Required work: Extract each line of the data and write it out again exactly.

━━━━━━━━━━━━━━━━━━━━━━━━━━━━━━

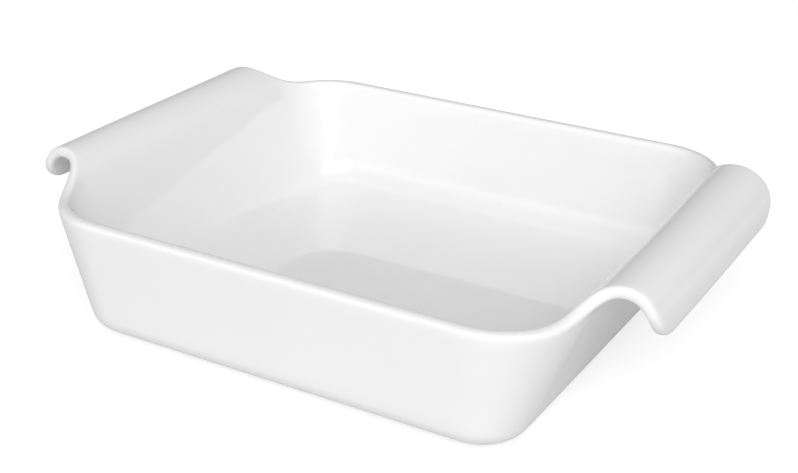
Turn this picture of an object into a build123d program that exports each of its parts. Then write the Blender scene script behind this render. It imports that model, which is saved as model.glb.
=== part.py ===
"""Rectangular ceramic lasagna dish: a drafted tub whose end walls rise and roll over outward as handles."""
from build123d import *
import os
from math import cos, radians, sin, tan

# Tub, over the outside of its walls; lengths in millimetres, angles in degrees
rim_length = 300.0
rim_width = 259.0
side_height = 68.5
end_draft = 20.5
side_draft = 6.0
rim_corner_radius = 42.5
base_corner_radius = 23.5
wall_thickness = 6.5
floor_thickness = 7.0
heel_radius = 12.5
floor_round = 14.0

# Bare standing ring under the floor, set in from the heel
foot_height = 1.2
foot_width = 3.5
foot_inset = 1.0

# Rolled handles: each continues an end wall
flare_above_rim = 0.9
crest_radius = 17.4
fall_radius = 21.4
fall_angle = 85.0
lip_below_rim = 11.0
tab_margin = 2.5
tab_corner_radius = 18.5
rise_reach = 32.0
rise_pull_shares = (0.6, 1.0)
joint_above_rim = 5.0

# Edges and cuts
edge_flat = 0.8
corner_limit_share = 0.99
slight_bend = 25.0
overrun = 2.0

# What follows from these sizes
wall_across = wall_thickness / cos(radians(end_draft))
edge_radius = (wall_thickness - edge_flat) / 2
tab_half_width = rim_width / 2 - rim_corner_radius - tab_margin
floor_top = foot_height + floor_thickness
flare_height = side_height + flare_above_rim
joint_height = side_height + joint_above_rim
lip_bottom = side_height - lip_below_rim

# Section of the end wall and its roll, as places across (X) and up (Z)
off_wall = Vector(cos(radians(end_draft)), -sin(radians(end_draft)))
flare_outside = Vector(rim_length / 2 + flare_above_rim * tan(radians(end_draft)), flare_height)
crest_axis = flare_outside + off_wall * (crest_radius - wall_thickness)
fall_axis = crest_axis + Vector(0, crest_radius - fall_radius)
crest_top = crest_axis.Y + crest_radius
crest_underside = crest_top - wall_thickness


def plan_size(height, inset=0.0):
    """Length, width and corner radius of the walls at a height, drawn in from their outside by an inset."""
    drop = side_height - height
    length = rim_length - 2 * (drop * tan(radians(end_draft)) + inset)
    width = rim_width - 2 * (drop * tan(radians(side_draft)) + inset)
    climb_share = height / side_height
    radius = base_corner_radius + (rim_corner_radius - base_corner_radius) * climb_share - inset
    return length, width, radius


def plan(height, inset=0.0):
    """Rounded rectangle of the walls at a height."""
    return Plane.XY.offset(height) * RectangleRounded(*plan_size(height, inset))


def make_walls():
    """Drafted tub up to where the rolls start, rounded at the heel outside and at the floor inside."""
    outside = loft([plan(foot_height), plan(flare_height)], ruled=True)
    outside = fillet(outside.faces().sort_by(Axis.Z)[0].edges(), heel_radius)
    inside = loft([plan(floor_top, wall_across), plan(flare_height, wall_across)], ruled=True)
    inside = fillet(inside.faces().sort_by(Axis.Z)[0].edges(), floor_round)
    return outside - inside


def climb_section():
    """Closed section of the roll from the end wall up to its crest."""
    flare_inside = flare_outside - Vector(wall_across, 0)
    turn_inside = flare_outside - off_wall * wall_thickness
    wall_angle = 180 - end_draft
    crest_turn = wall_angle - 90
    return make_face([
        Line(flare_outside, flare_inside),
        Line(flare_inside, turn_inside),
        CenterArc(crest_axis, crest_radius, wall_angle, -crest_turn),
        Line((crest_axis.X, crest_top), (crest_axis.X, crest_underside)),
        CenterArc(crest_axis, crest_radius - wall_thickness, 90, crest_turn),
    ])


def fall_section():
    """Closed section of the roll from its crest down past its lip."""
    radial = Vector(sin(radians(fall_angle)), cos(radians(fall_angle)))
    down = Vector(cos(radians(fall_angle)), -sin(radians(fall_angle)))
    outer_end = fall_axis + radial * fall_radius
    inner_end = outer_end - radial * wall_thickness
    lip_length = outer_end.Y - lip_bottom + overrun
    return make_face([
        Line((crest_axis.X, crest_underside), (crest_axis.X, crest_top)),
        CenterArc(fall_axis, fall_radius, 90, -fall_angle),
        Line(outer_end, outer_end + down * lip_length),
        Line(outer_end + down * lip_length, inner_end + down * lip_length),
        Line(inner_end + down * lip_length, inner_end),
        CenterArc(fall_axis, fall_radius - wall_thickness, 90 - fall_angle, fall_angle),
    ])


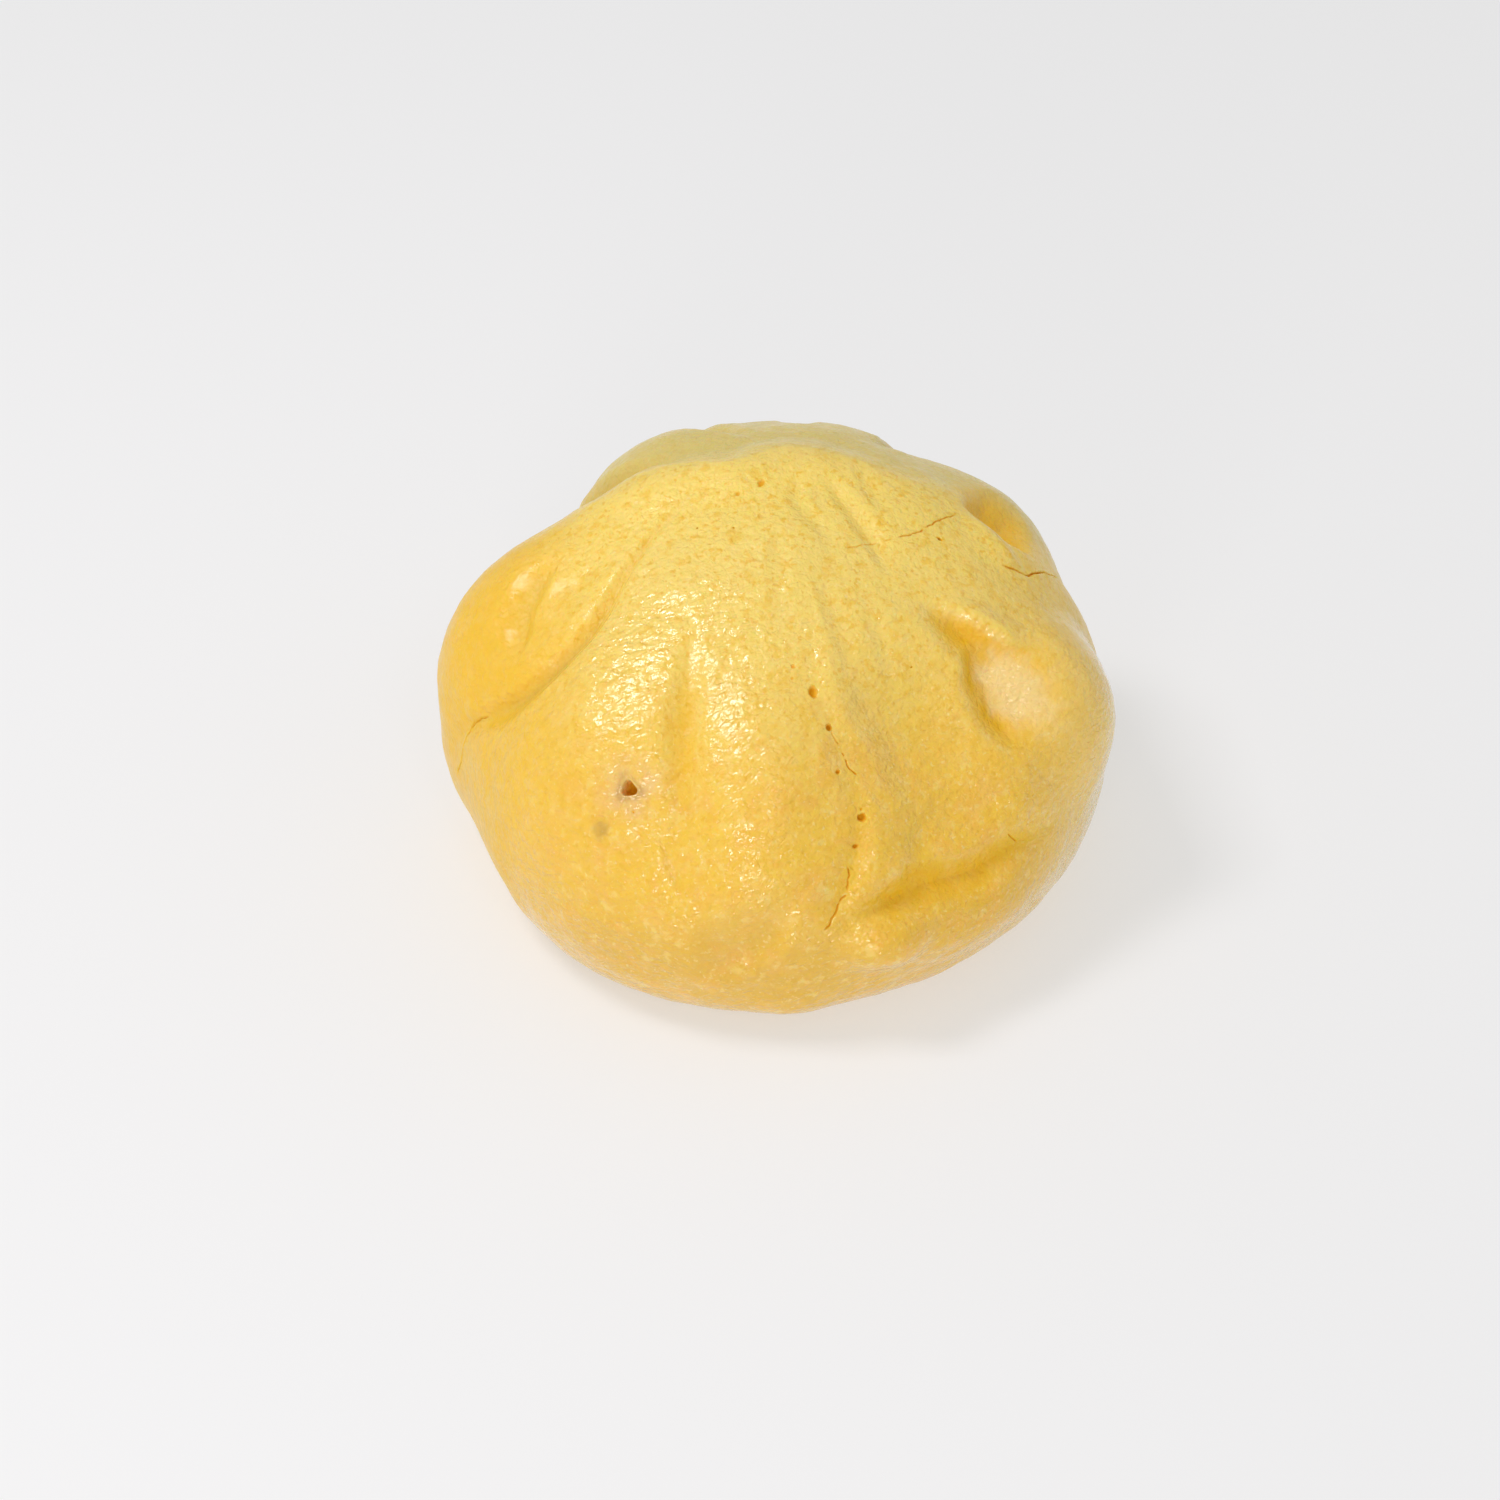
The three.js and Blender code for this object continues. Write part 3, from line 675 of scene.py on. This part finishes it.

━━━━━━━━━━━━━━━━━━━━━━━━━━━━━━

Written solution:
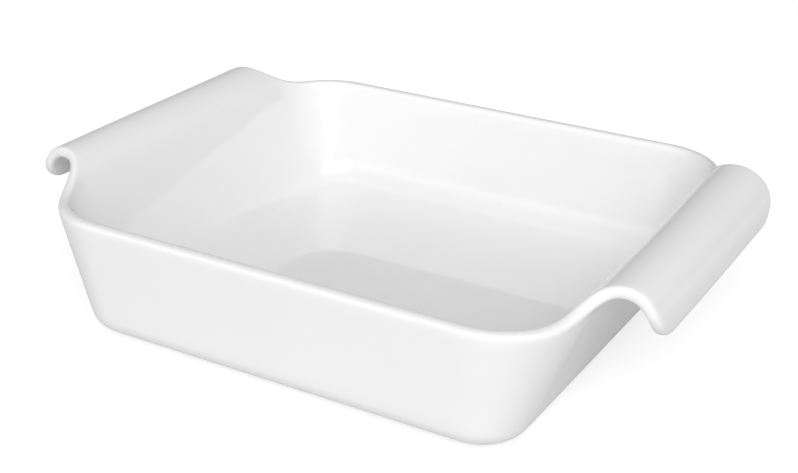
Turn this picture of an object into a build123d program that exports each of its parts. Then write the Blender scene script behind this render. It imports that model, which is saved as model.glb.
=== part.py ===
"""Rectangular ceramic lasagna dish: a drafted tub whose end walls rise and roll over outward as handles."""
from build123d import *
import os
from math import cos, radians, sin, tan

# Tub, over the outside of its walls; lengths in millimetres, angles in degrees
rim_length = 300.0
rim_width = 259.0
side_height = 68.5
end_draft = 20.5
side_draft = 6.0
rim_corner_radius = 42.5
base_corner_radius = 23.5
wall_thickness = 6.5
floor_thickness = 7.0
heel_radius = 12.5
floor_round = 14.0

# Bare standing ring under the floor, set in from the heel
foot_height = 1.2
foot_width = 3.5
foot_inset = 1.0

# Rolled handles: each continues an end wall
flare_above_rim = 0.9
crest_radius = 17.4
fall_radius = 21.4
fall_angle = 85.0
lip_below_rim = 11.0
tab_margin = 2.5
tab_corner_radius = 18.5
rise_reach = 32.0
rise_pull_shares = (0.6, 1.0)
joint_above_rim = 5.0

# Edges and cuts
edge_flat = 0.8
corner_limit_share = 0.99
slight_bend = 25.0
overrun = 2.0

# What follows from these sizes
wall_across = wall_thickness / cos(radians(end_draft))
edge_radius = (wall_thickness - edge_flat) / 2
tab_half_width = rim_width / 2 - rim_corner_radius - tab_margin
floor_top = foot_height + floor_thickness
flare_height = side_height + flare_above_rim
joint_height = side_height + joint_above_rim
lip_bottom = side_height - lip_below_rim

# Section of the end wall and its roll, as places across (X) and up (Z)
off_wall = Vector(cos(radians(end_draft)), -sin(radians(end_draft)))
flare_outside = Vector(rim_length / 2 + flare_above_rim * tan(radians(end_draft)), flare_height)
crest_axis = flare_outside + off_wall * (crest_radius - wall_thickness)
fall_axis = crest_axis + Vector(0, crest_radius - fall_radius)
crest_top = crest_axis.Y + crest_radius
crest_underside = crest_top - wall_thickness


def plan_size(height, inset=0.0):
    """Length, width and corner radius of the walls at a height, drawn in from their outside by an inset."""
    drop = side_height - height
    length = rim_length - 2 * (drop * tan(radians(end_draft)) + inset)
    width = rim_width - 2 * (drop * tan(radians(side_draft)) + inset)
    climb_share = height / side_height
    radius = base_corner_radius + (rim_corner_radius - base_corner_radius) * climb_share - inset
    return length, width, radius


def plan(height, inset=0.0):
    """Rounded rectangle of the walls at a height."""
    return Plane.XY.offset(height) * RectangleRounded(*plan_size(height, inset))


def make_walls():
    """Drafted tub up to where the rolls start, rounded at the heel outside and at the floor inside."""
    outside = loft([plan(foot_height), plan(flare_height)], ruled=True)
    outside = fillet(outside.faces().sort_by(Axis.Z)[0].edges(), heel_radius)
    inside = loft([plan(floor_top, wall_across), plan(flare_height, wall_across)], ruled=True)
    inside = fillet(inside.faces().sort_by(Axis.Z)[0].edges(), floor_round)
    return outside - inside


def climb_section():
    """Closed section of the roll from the end wall up to its crest."""
    flare_inside = flare_outside - Vector(wall_across, 0)
    turn_inside = flare_outside - off_wall * wall_thickness
    wall_angle = 180 - end_draft
    crest_turn = wall_angle - 90
    return make_face([
        Line(flare_outside, flare_inside),
        Line(flare_inside, turn_inside),
        CenterArc(crest_axis, crest_radius, wall_angle, -crest_turn),
        Line((crest_axis.X, crest_top), (crest_axis.X, crest_underside)),
        CenterArc(crest_axis, crest_radius - wall_thickness, 90, crest_turn),
    ])


def fall_section():
    """Closed section of the roll from its crest down past its lip."""
    radial = Vector(sin(radians(fall_angle)), cos(radians(fall_angle)))
    down = Vector(cos(radians(fall_angle)), -sin(radians(fall_angle)))
    outer_end = fall_axis + radial * fall_radius
    inner_end = outer_end - radial * wall_thickness
    lip_length = outer_end.Y - lip_bottom + overrun
    return make_face([
        Line((crest_axis.X, crest_underside), (crest_axis.X, crest_top)),
        CenterArc(fall_axis, fall_radius, 90, -fall_angle),
        Line(outer_end, outer_end + down * lip_length),
        Line(outer_end + down * lip_length, inner_end + down * lip_length),
        Line(inner_end + down * lip_length, inner_end),
        CenterArc(fall_axis, fall_radius - wall_thickness, 90 - fall_angle, fall_angle),
    ])


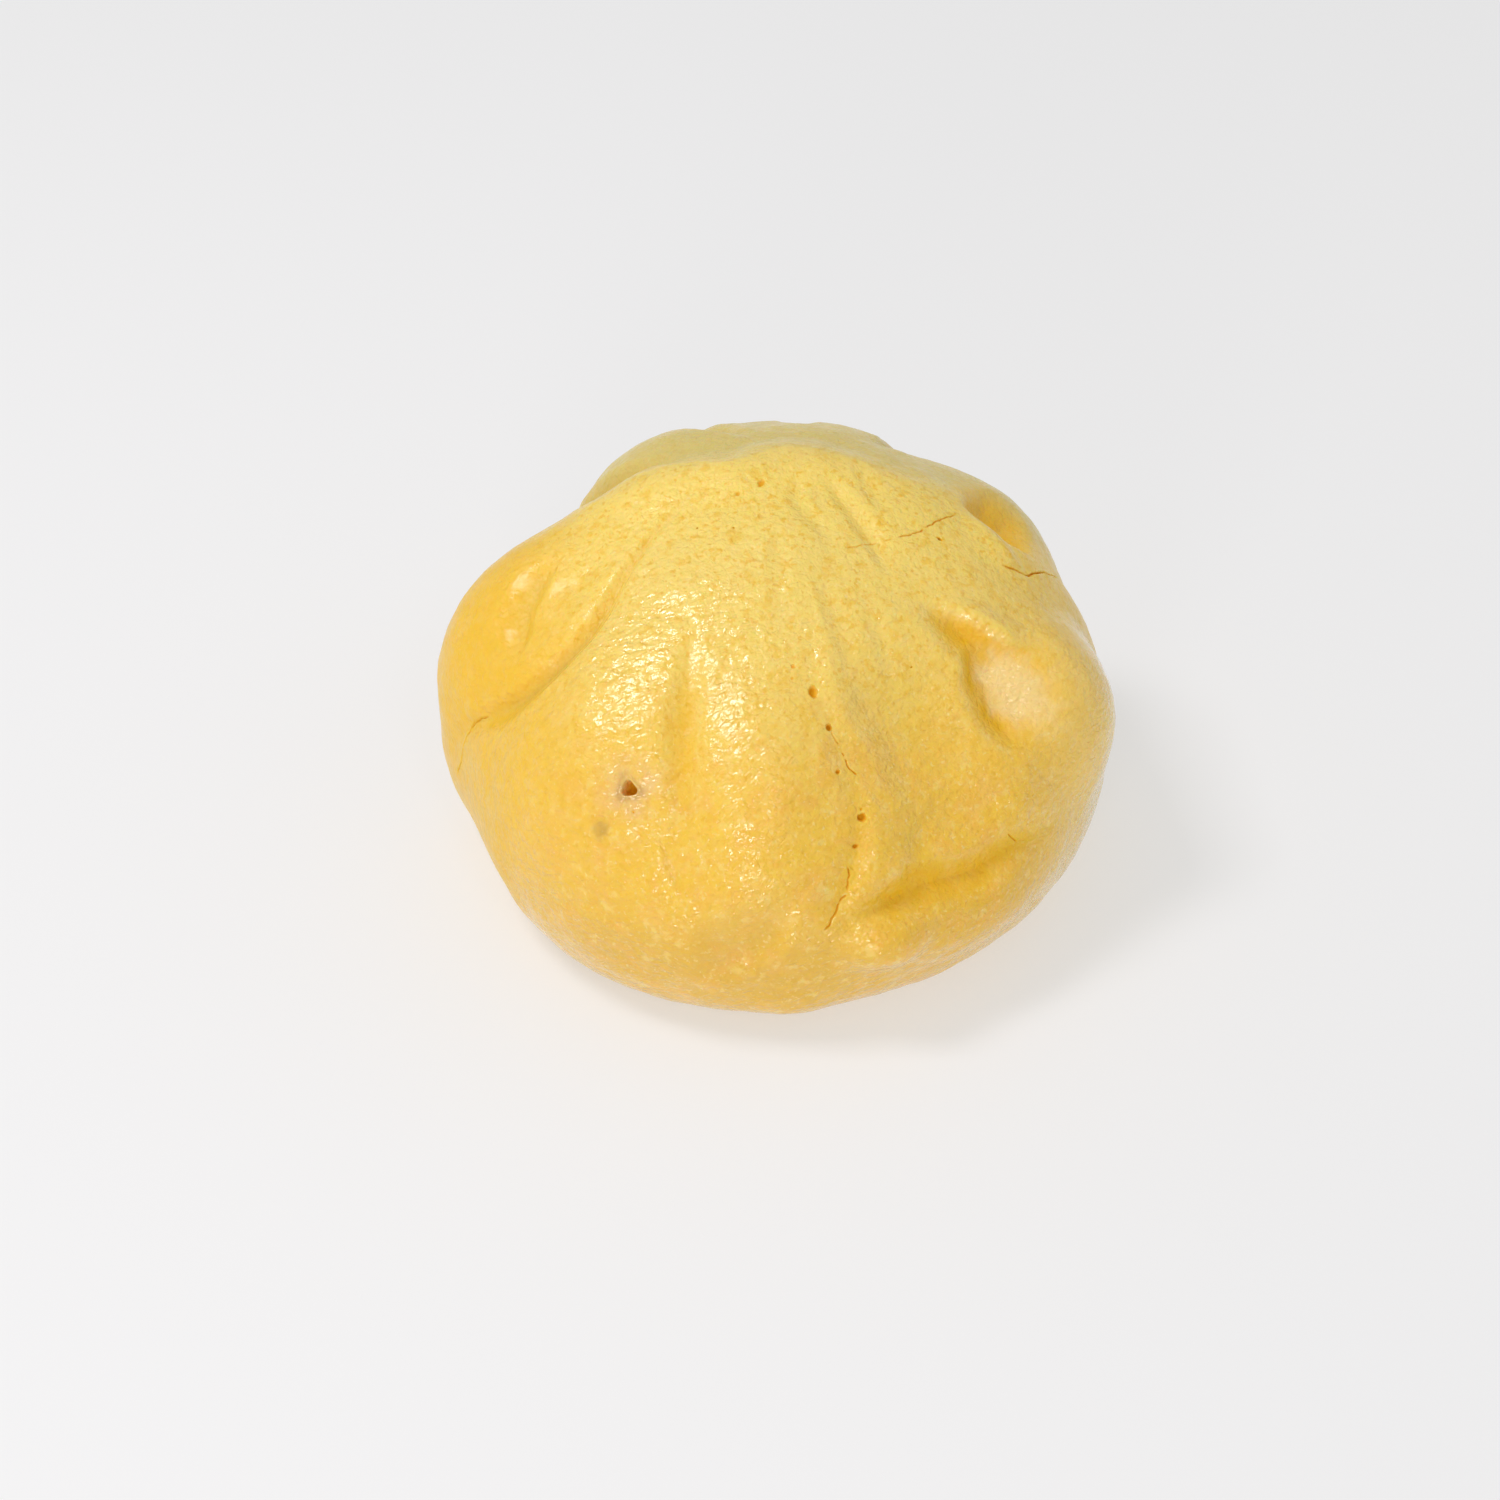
The three.js and Blender code for this object continues. Write part 3, from line 675 of scene.py on. This part finishes it.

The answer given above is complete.